The UK’s National Health Service will close the world’s largest pediatric gender clinic, the Gender Identity Development Service in London (GIDS) often known as the Tavistock, after the NHS Trust which houses it. An independent review condemned the clinic as “not a safe or viable long-term option” because its interventions are based on poor evidence and its model of care leaves young people “at considerable risk” of poor mental health. The clinic must close by Spring 2023. It will be replaced by a new regional hospital-based service. Regional centers will typically be children’s hospitals that also provide related services for mental health and autism, and have expertise in safeguarding, supporting looked-after children and children who have experienced trauma. Staff will therefore work across these related services “in order to embed the care of children and young people with gender-related distress within a broader child and adolescent health context.” Regional centers will partner with more local services based in community mental health services, to ensure that children can be seen close to where they live.
This reorganization is clearly intended to break the silo within which transgender medicine has operated for decades, in the UK as in other countries.
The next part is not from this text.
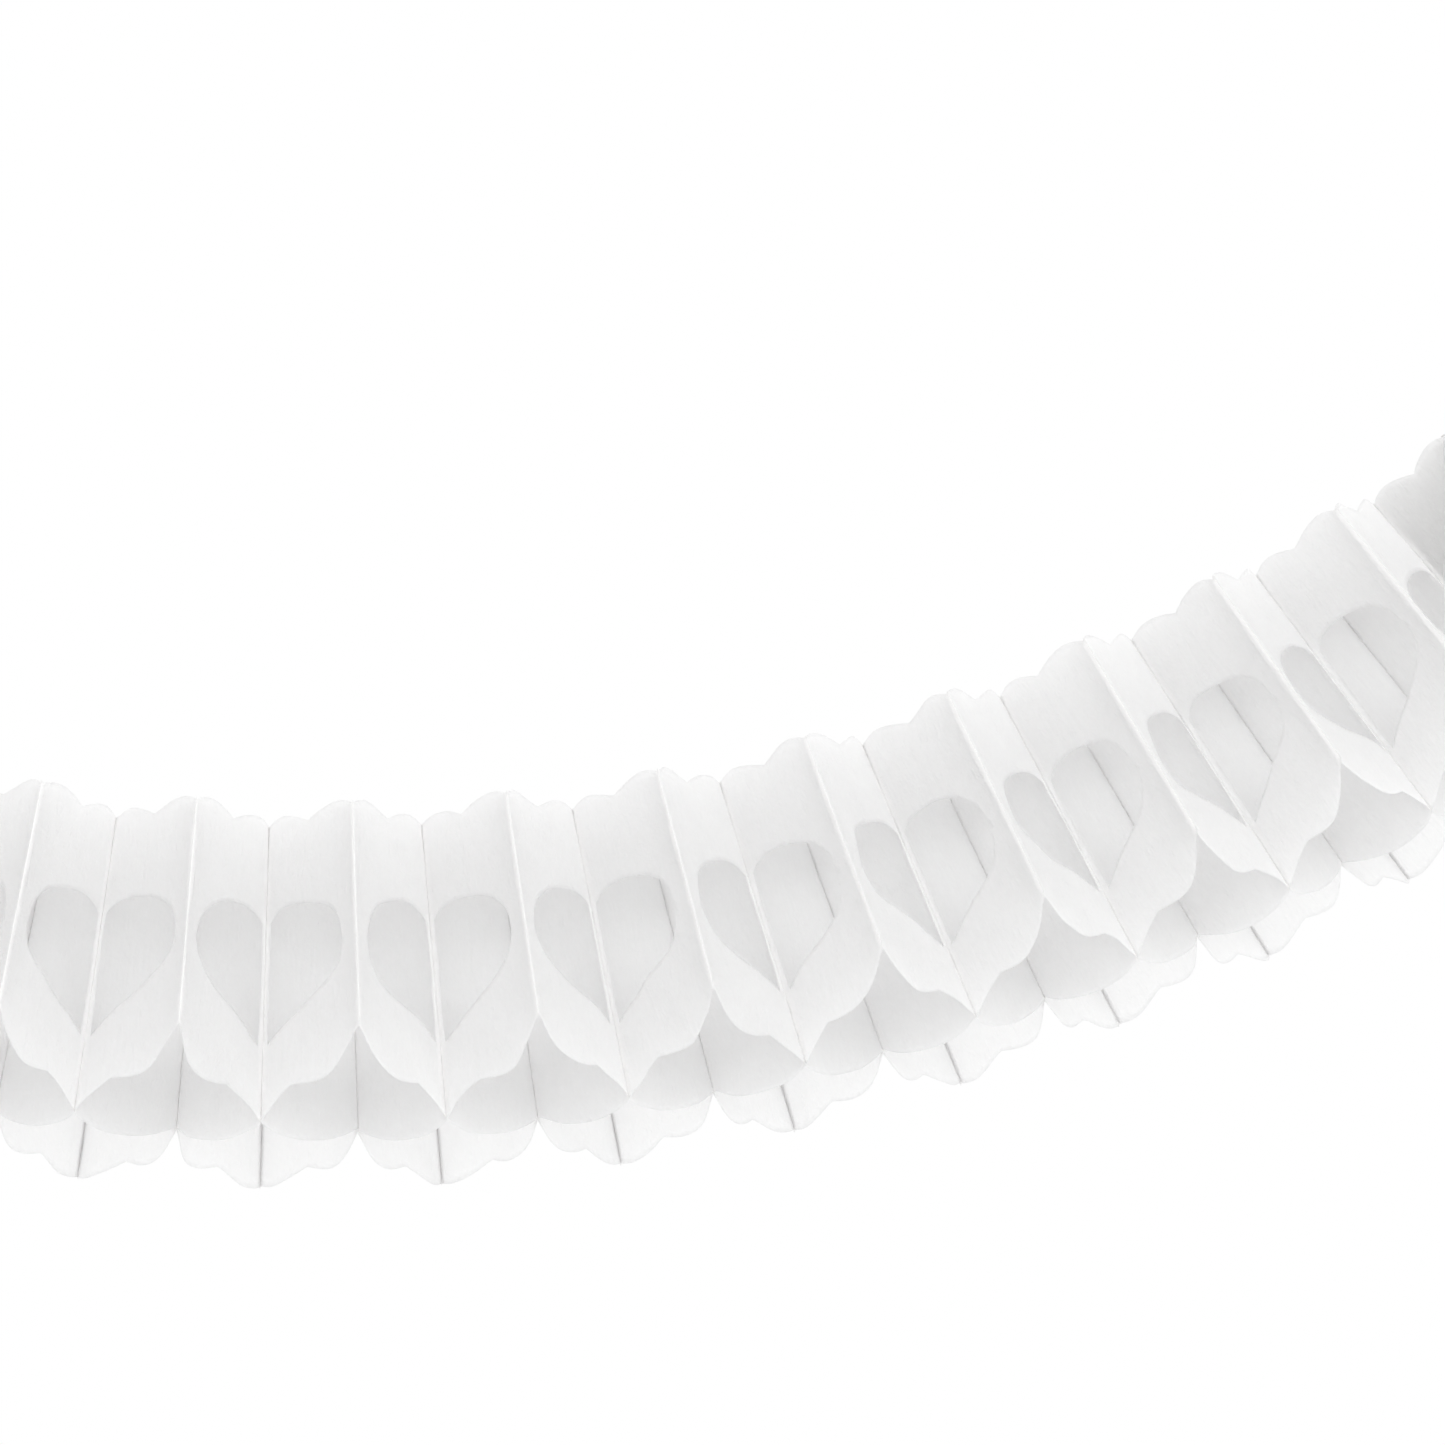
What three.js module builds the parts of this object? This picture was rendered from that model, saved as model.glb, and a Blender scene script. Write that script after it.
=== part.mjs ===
// Honeycomb paper garland, hung in a festoon. Millimetres, +Z up, front towards -Y.
//
// The garland is a stack of die-cut tissue sheets. Each sheet lies across the garland and has four
// full-height glue lines, numbered 0 to 3 from front to rear. A sheet is glued to one neighbour
// along lines 0 and 2 and to the other along lines 1 and 3, so that the stack opens into cells.
// Half a heart is cut out beside lines 1 and 2. Two neighbours' halves make one whole heart.
// A card closes each end and has a punched hole to hang the garland by.

import * as THREE from "three";

// Driving sizes of the festoon
const cellPitch = 78;
const leftCellCount = 2;
const rightCellCount = 9;
const sagRadius = 860;
const lowPointShift = -30;
const heartPlaneShare = 0.465;

// Driving sizes of one tissue sheet, as it stands in the open garland
const paperThickness = 0.8;
const glueGap = 0.3;
const glueStripWidth = 3;
const lineSpacing = 36;
const sheetTop = 74;
const sheetBottom = -73;
const outerTopDrop = 2;
const frontBottomRise = 35;
const innerBottomRise = 10;
const rearBottomDrop = 5;
const lobeHeight = 4;
const cornerLobeHeight = 5;
const lobeSplitShare = 0.52;
const splitRise = 2;
const frontLobeDrop = 8.5;
const frontSplitShare = 0.62;
const frontSplitRise = 13;
const tipLobeDrop = 0.5;
const innerLobeDrop = 7;
const rearLobeDrop = 8;
const rearSplitDrop = 1;

// The half heart cut beside a glue line
const heartTop = 31;
const heartCleft = 24;
const heartWidest = 6;
const heartTip = -37;
const heartEdgeMargin = 2.4;
const heartReachShare = 0.73;
const tipPullShare = 0.45;
const tipLiftShare = 0.62;
const sideLiftShare = 0.3;
const lobeRoundShare = 0.3;
const lobeLiftShare = 1.12;

// The end cards
const cardThickness = 1.2;
const hangHoleRadius = 4;
const hangHoleDrop = 12;

// How finely curves are cut into straight steps
const lobeSteps = 4;
const heartSteps = 6;
const holeSteps = 16;

const leftPlane = -leftCellCount * cellPitch;
const rightPlane = rightCellCount * cellPitch;
const sheetCount = 2 * (leftCellCount + rightCellCount);
const lineCount = 4;
const lines = Array.from({ length: lineCount }, (_, line) => (line - (lineCount - 1) / 2) * lineSpacing);
const halfStrip = glueStripWidth / 2;

const tissue = new THREE.MeshStandardMaterial({ color: 0xf6f5f5, roughness: 0.9, metalness: 0 });
const card = new THREE.MeshStandardMaterial({ color: 0xf2f1ef, roughness: 0.8, metalness: 0 });

// A catenary with its lowest point at along = 0, measured along its own length.
// across is the depth and up is the height above the centre line, square to it.
function onFestoon(along, across, up) {
  const length = along + lowPointShift;
  const slope = Math.atan(length / sagRadius);
  const x = sagRadius * Math.asinh(length / sagRadius);
  const z = Math.hypot(sagRadius, length) - sagRadius;
  return new THREE.Vector3(x - up * Math.sin(slope), across, z + up * Math.cos(slope));
}

// One scallop between two cusps, bulging outwards by height. Points are (depth, up).
function scallop(from, to, height) {
  const points = [];
  for (let step = 0; step <= lobeSteps; step++) {
    const share = step / lobeSteps;
    const bulge = height * Math.sin(Math.PI * share);
    points.push(new THREE.Vector2(
      from.x + (to.x - from.x) * share,
      from.y + (to.y - from.y) * share + bulge,
    ));
  }
  return points;
}

// The cusps of the upper and lower edge between two neighbouring glue lines, and the heights of
// the lobes between them.
function edgeCusps(panel) {
  const front = lines[panel] + halfStrip;
  const rear = lines[panel + 1] - halfStrip;
  const outer = panel !== 1;
  const topAt = [sheetTop - outerTopDrop, sheetTop, sheetTop, sheetTop - outerTopDrop];
  const bottomAt = [
    sheetBottom + frontBottomRise,
    sheetBottom,
    sheetBottom + innerBottomRise,
    sheetBottom - rearBottomDrop,
  ];
  const topSplit = topAt[panel] + (topAt[panel + 1] - topAt[panel]) * lobeSplitShare - splitRise;
  const depthAt = (share) => front + (rear - front) * share;
  const bottomSplitShare = panel === 0 ? frontSplitShare : lobeSplitShare;
  const bottomSplit = sheetBottom + (panel === 0 ? frontSplitRise : -rearSplitDrop);
  const top = [new THREE.Vector2(front, topAt[panel])];
  const bottom = [new THREE.Vector2(front, bottomAt[panel])];
  if (outer) {
    top.push(new THREE.Vector2(depthAt(lobeSplitShare), topSplit));
    bottom.push(new THREE.Vector2(depthAt(bottomSplitShare), bottomSplit));
  }
  top.push(new THREE.Vector2(rear, topAt[panel + 1]));
  bottom.push(new THREE.Vector2(rear, bottomAt[panel + 1]));
  const topLobes = [cornerLobeHeight, lobeHeight];
  const bottomLobes = [[frontLobeDrop, tipLobeDrop], [innerLobeDrop], [rearLobeDrop, lobeHeight]][panel];
  return { top, bottom, topLobes, bottomLobes };
}

// A scalloped edge through its cusps. direction is 1 for the upper edge and -1 for the lower one.
function scallopedEdge(cusps, lobes, direction) {
  const points = [cusps[0].clone()];
  for (let lobe = 0; lobe + 1 < cusps.length; lobe++) {
    points.push(...scallop(cusps[lobe], cusps[lobe + 1], direction * lobes[lobe]).slice(1));
  }
  return points;
}

// The half heart beside glue line 1 on the front panel, or beside line 2 on the rear panel.
function halfHeart(panel) {
  const towardsEdge = panel === 0 ? -1 : 1;
  const line = panel === 0 ? lines[1] : lines[2];
  const seat = line + towardsEdge * (halfStrip + heartEdgeMargin);
  const reach = towardsEdge * (lineSpacing - glueStripWidth) * heartReachShare;
  const outline = new THREE.Shape();
  outline.moveTo(seat, heartTip);
  outline.bezierCurveTo(
    seat + reach * tipPullShare, heartTip * tipLiftShare,
    seat + reach, heartTip * sideLiftShare,
    seat + reach, heartWidest,
  );
  outline.bezierCurveTo(
    seat + reach, heartTop,
    seat + reach * lobeRoundShare, heartTop * lobeLiftShare,
    seat, heartCleft,
  );
  return outline.getPoints(heartSteps);
}

// Flat pieces of a sheet, front to rear: a glue strip, a panel, a strip, and so on.
function flatPieces() {
  const pieces = [];
  for (let line = 0; line < lineCount; line++) {
    const before = line > 0 ? edgeCusps(line - 1) : edgeCusps(line);
    const topUp = line > 0 ? before.top.at(-1).y : before.top[0].y;
    const bottomUp = line > 0 ? before.bottom.at(-1).y : before.bottom[0].y;
    const front = lines[line] - halfStrip;
    const rear = lines[line] + halfStrip;
    pieces.push({
      contour: [
        new THREE.Vector2(front, bottomUp),
        new THREE.Vector2(rear, bottomUp),
        new THREE.Vector2(rear, topUp),
        new THREE.Vector2(front, topUp),
      ],
      holes: [],
    });
    if (line + 1 === lineCount) continue;
    const { top, bottom, topLobes, bottomLobes } = edgeCusps(line);
    const upper = scallopedEdge(top, topLobes, 1).reverse();
    const lower = scallopedEdge(bottom, bottomLobes, -1);
    pieces.push({
      contour: [...lower, ...upper],
      holes: line === 1 ? [] : [halfHeart(line)],
    });
  }
  return pieces;
}

// Triangles over all the flat pieces, with the points on the folds shared.
function flatTriangles(pieces) {
  const points = [];
  const triangles = [];
  const known = new Map();
  const pointAt = (point) => {
    const key = `${point.x.toFixed(4)} ${point.y.toFixed(4)}`;
    if (!known.has(key)) {
      known.set(key, points.length);
      points.push(point);
    }
    return known.get(key);
  };
  for (const { contour, holes } of pieces) {
    const corners = [...contour, ...holes.flat()].map(pointAt);
    for (const triangle of THREE.ShapeUtils.triangulateShape(contour, holes)) {
      triangles.push(triangle.map((corner) => corners[corner]));
    }
  }
  return { points, triangles };
}

// A closed solid from a flat pattern: both faces, and a wall along every free edge.
// place(point, side) gives the point's place on face side 1 or -1.
function thickened({ points, triangles }, place) {
  const vertices = [1, -1].flatMap((side) => points.map((point) => place(point, side)));
  const indices = [];
  const edges = new Map();
  for (const [a, b, c] of triangles) {
    indices.push(a, b, c, a + points.length, c + points.length, b + points.length);
    for (const [from, to] of [[a, b], [b, c], [c, a]]) {
      const back = `${to} ${from}`;
      if (edges.has(back)) edges.delete(back);
      else edges.set(`${from} ${to}`, [from, to]);
    }
  }
  for (const [from, to] of edges.values()) {
    indices.push(from, from + points.length, to);
    indices.push(to, from + points.length, to + points.length);
  }
  const geometry = new THREE.BufferGeometry();
  geometry.setAttribute("position", new THREE.Float32BufferAttribute(
    vertices.flatMap((vertex) => vertex.toArray()),
    3,
  ));
  geometry.setIndex(facesOutwards(vertices, indices) ? indices : indices.reverse());
  geometry.computeVertexNormals();
  return geometry;
}

function facesOutwards(vertices, indices) {
  let volume = 0;
  for (let i = 0; i < indices.length; i += 3) {
    const [a, b, c] = [vertices[indices[i]], vertices[indices[i + 1]], vertices[indices[i + 2]]];
    volume += a.dot(b.clone().cross(c));
  }
  return volume > 0;
}

// Where a sheet's first plane lies. Even sheets start at a seam, odd ones at a cell's hearts.
function planeOf(sheet) {
  return leftPlane + (Math.floor(sheet / 2) + (sheet % 2) * heartPlaneShare) * cellPitch;
}

// The zigzag of a sheet seen from above, offset to one face. Points are (along, depth).
function zigzag(sheet, side) {
  const standOff = (glueGap + paperThickness) / 2;
  const planeGap = planeOf(sheet + 1) - planeOf(sheet);
  const middle = lines.flatMap((depth, line) => {
    const along = (line + sheet) % 2 === 0 ? standOff : planeGap - standOff;
    return [new THREE.Vector2(along, depth - halfStrip), new THREE.Vector2(along, depth + halfStrip)];
  });
  return middle.map((point, corner) => {
    const into = corner > 0 ? point.clone().sub(middle[corner - 1]).normalize() : null;
    const onward = corner + 1 < middle.length ? middle[corner + 1].clone().sub(point).normalize() : null;
    const heading = (into ?? onward).clone().add(onward ?? into).normalize();
    const mitre = heading.dot(into ?? onward);
    const offset = side * paperThickness / 2 / mitre;
    return new THREE.Vector2(point.x + heading.y * offset, point.y - heading.x * offset);
  });
}

// Where a point of the flat pattern lies on one face of the folded sheet.
function foldedPlace(sheet) {
  const folds = lines.flatMap((depth) => [depth - halfStrip, depth + halfStrip]);
  const faces = { 1: zigzag(sheet, 1), [-1]: zigzag(sheet, -1) };
  return (point, side) => {
    let segment = folds.findLastIndex((fold) => fold <= point.x);
    segment = Math.min(Math.max(segment, 0), folds.length - 2);
    const share = (point.x - folds[segment]) / (folds[segment + 1] - folds[segment]);
    const spot = faces[side][segment].clone().lerp(faces[side][segment + 1], share);
    return onFestoon(planeOf(sheet) + spot.x, spot.y, point.y);
  };
}

function tissueSheet(sheet) {
  const name = `tissue_sheet_${String(sheet + 1).padStart(2, "0")}`;
  const geometry = thickened(flatTriangles(flatPieces()), foldedPlace(sheet));
  const mesh = new THREE.Mesh(geometry, tissue);
  mesh.name = name;
  return mesh;
}

// The outline of a whole sheet as one contour, which an end card repeats.
function cardOutline() {
  const lower = [];
  const upper = [];
  for (let panel = 0; panel + 1 < lineCount; panel++) {
    const { top, bottom, topLobes, bottomLobes } = edgeCusps(panel);
    lower.push(...scallopedEdge(bottom, bottomLobes, -1));
    upper.push(...scallopedEdge(top, topLobes, 1));
  }
  const frontEdge = lines[0] - halfStrip;
  const rearEdge = lines.at(-1) + halfStrip;
  lower.unshift(new THREE.Vector2(frontEdge, lower[0].y));
  upper.unshift(new THREE.Vector2(frontEdge, upper[0].y));
  lower.push(new THREE.Vector2(rearEdge, lower.at(-1).y));
  upper.push(new THREE.Vector2(rearEdge, upper.at(-1).y));
  return [...lower, ...upper.reverse()];
}

// The middle of a card's inner face, with the ways along the festoon and up the card there.
// direction is -1 for the card that closes the left end and 1 for the right one.
function cardSeat(plane, direction) {
  const slope = Math.atan((plane + lowPointShift) / sagRadius);
  const along = new THREE.Vector3(Math.cos(slope), 0, Math.sin(slope));
  const up = new THREE.Vector3(-Math.sin(slope), 0, Math.cos(slope));
  const foot = onFestoon(plane, 0, 0).addScaledVector(along, direction * glueGap / 2);
  return { foot, along, up };
}

function endCard(name, plane, direction) {
  const hole = new THREE.Path();
  hole.absarc(0, sheetTop - hangHoleDrop, hangHoleRadius, 0, 2 * Math.PI);
  const pattern = flatTriangles([
    { contour: cardOutline(), holes: [hole.getPoints(holeSteps).slice(0, -1)] },
  ]);
  const { foot, along, up } = cardSeat(plane, direction);
  const geometry = thickened(pattern, (point, side) => {
    const depthOut = side > 0 ? 0 : direction * cardThickness;
    return foot.clone()
      .addScaledVector(along, depthOut)
      .addScaledVector(up, point.y)
      .add(new THREE.Vector3(0, point.x, 0));
  });
  const mesh = new THREE.Mesh(geometry, card);
  mesh.name = name;
  return mesh;
}

const garland = new THREE.Group();
garland.add(endCard("left_end_card", leftPlane, -1));
for (let sheet = 0; sheet < sheetCount; sheet++) {
  garland.add(tissueSheet(sheet));
}
garland.add(endCard("right_end_card", rightPlane, 1));

// The origin is the middle of the left card's outer face.
const leftSeat = cardSeat(leftPlane, -1);
garland.position.copy(leftSeat.foot).addScaledVector(leftSeat.along, -cardThickness).negate();
garland.updateMatrixWorld(true);

export default garland;
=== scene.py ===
"""White honeycomb tissue garland with a row of hearts, hung in a festoon. Lengths are in metres."""
import math

import bpy
import numpy as np
from mathutils import Matrix, Vector


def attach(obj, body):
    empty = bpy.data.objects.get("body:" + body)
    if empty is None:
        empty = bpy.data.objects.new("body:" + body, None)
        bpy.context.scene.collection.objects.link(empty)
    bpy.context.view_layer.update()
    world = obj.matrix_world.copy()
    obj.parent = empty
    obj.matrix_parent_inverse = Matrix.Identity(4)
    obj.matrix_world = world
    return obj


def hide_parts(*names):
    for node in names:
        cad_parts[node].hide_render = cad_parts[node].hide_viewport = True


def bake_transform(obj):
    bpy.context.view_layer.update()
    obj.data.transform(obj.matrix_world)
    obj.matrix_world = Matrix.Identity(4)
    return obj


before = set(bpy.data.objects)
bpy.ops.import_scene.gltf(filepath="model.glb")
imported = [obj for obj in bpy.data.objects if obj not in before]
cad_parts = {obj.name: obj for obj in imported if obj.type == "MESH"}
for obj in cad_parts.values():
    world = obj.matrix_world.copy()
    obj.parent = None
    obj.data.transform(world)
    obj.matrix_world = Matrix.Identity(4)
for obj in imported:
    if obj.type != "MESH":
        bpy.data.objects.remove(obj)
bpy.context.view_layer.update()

# Sizes of the festoon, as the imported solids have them
CELL_PITCH = 0.078
CELLS_LEFT = 2
SAG_RADIUS = 0.86
LOW_POINT_SHIFT = -0.03
HEART_PLANE_SHARE = 0.465
CARD_THICKNESS = 0.0012
GLUE_GAP = 0.0003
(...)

Along with this reorganization comes a belated recognition of the poor state of knowledge around endocrinological interventions for gender distress, especially the off-label use of Gonadotropin-Releasing Hormone agonist (GnRHa), often called “puberty blockers.” Dr. Hilary Cass, former President of the Royal College of Paediatrics and Child Health, who is chairing the independent review, wrote to the National Health Service asking it to conduct systematic research. She emphasizes that there is “no way of knowing whether, rather than buying time to make a decision, puberty blockers may disrupt that decision-making process” and disrupt brain development “which could have significant impact on the ability to make complex risk-laden decisions, as well as possible longer-term neuropsychological consequences.”
Advisers to SEGM have been raising alarm about the unfolding scandal at the Gender Identity Development Service for some years. Marcus Evans served on the governing board of the Tavistock Trust, and in 2019 he resigned over the Trust’s failure to heed warnings raised by staff within the clinic. Also in 2019, Michael Biggs uncovered the Gender Identity Development Service’s experiment with puberty blockers which the clinic had suppressed because the outcomes were not positive. He published the first analysis of the psychological functioning of adolescents in the experiment, and subsequently used the experiment’s data to measure the negative effects on bone density. More generally, advisers to SEGM have published several articles drawing attention to the paucity of evidence for puberty suppression and to the ethical problems of informed consent.
Other countries should learn the lessons from the UK (and from Sweden and Finland). First, there is insufficient evidence to justify the general clinical use of puberty suppression or cross-sex hormone use in youth experiencing gender dysphoria. Second, a treatment regimen that focuses exclusively on gender dysphoria, ignoring co-occurring mental health conditions, will not provide optimal care for young people. The shut-down of GIDS is not merely a restructuring move in response to the clinic’s failed operations—it ’s a move away from the “gender-affirming” intervention care model, and toward whole-person-affirming care that is rooted in developmental psychology.